No regresó a España. En parte, porque sus raíces ya eran errantes y europeas. En parte también porque la Inquisición —ese organismo que se podrá entender en su tiempo histórico, mas no disculpar y menos aún celebrar o reivindicar— había quemado vivo a su padre en 1524, y había hecho desenterrar los huesos de su madre, muerta en 1509 por causas naturales, para quemarlos públicamente en 1528. La causa era que la familia había profesado la religión hebrea y, en el ámbito privado, aquellas gentes habían mantenido costumbres propias de judíos tras la conversión forzosa de 1492.
La esposa de Juan Luis Vives, Margarita Valldaura (1505-1552), provenía de una familia de judíos valencianos afincados en Lovaina, que acogieron a Vives a su regreso de Inglaterra. Ella fue su discípula al principio, y luego su ayudante, su escribana, correctora de textos y supervisora en la imprenta. El matrimonio recibió propuestas para regresar a España, que no aceptaron.
Vives además denostaba el ambiente académico español, acotado, competitivo y atento a la repelea de cátedras y cargos. A pesar de ello, tampoco cedió a las tentaciones del extranjero y se mantuvo todo lo español que pudo. Con una pequeña pensión de Carlos V como pago a sus servicios diplomáticos, se dedicó también al comercio, que compuso su principal sustento. Los Vives no pudieron mantenerse del mundo de la cultura, que los apasionaba. Sin embargo, se puede considerar a Juan Luis Vives el antecedente de los profesores de idiomas y de la moderna didáctica de lenguas extranjeras. Solo fracasó en su afán principal: su aspiración a convertir el latín en una lengua viva.
Retrato anónimo de Juan Luis Vives. Museo del Prado. (Wikipedia)

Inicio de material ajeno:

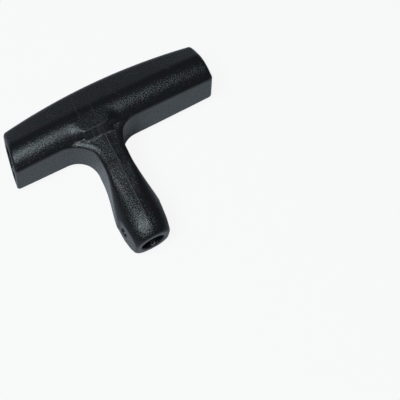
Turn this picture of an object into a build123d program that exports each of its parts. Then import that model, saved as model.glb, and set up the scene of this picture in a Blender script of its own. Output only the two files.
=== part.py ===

A quien le interesen —como a mí— los pormenores de la pluma y la tinta y el papel que se empleaba en los tiempos de Juan Luis Vives, el maestro le ofrece un tesoro de preciosos datos: cómo elegir un buen papel y cómo comprarlo; cuál es la mejor manera de preparar la tinta para su uso; si conviene o no utilizar orina para diluir la tinta (¡él aconseja no hacerlo!); qué algodones deben usarse en el tintero y para qué; de dónde sacar buen polvo secante; cómo preparar una pluma para escribir, aunque aquí da menos detalles de los que yo quisiera; cómo y para qué usaban los estudiantes la escritura y cómo la practicaban… Igualmente ofrece valiosísimas minucias sobre la vida cotidiana o el vestido: qué se viste sobre qué, cómo vestirse y desvestirse, y cómo cuidar un vestido… Bajo el envoltorio de las lecciones de latín, la información de la vida cotidiana bulle con una gracia inesperada y, para los practicantes de la recreación, gozosamente vigente.
Quien quiera comprobar lo dicho, y gozar y escarbar en los escritos de Juan Luis Vives, tiene acceso a sus Diálogos en el enlace adjunto. Salus et fortuna vobis sit.